Distinguished diplomat or not, Richard Holbrooke loved to jaw with the press. At one of those seminars for editorial writers at the State Department, which the top brass can never find time to attend, Mr. Holbrooke was there and talking. A friend who was present remembers that he didn't just give a speech but went around the conference table chatting with each editorial writer in turn. With him, discretion took second place to communication. Maybe because he was one of those all too rare diplomats who understand that diplomacy needn't -- indeed, shouldn't -- be conducted only with other diplomats. He wasn't just a diplomat, but a politician--with a zest for office politics, too, though he was never as good at it as he may have thought. Or he would have been secretary of state.

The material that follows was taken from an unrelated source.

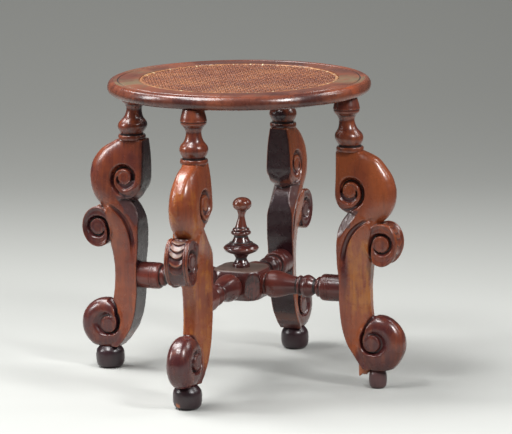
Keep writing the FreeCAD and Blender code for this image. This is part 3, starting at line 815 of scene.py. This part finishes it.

A diplomat needs to negotiate with the public, too, especially in a democracy. And the best way to do that tends to be through the press. He may have despised us, or at least some of us, and with good reason, but Dick Holbrooke never snubbed us. He had the sense to understand that, though he may not have much liked the always meddlesome media, we could be useful in his twin causes, America's national interest and the peace of the world. They tend to be intertwined. And he did more than his share for both.
It should have come as no surprise that Richard Holbrooke would wear out at 69. But between a longer life and another crack at the action, there is no doubt which choice he would have made. He always wanted to be in on the game, more interested in living a full life than just a long one. The country was fortunate to have had him as long as we did.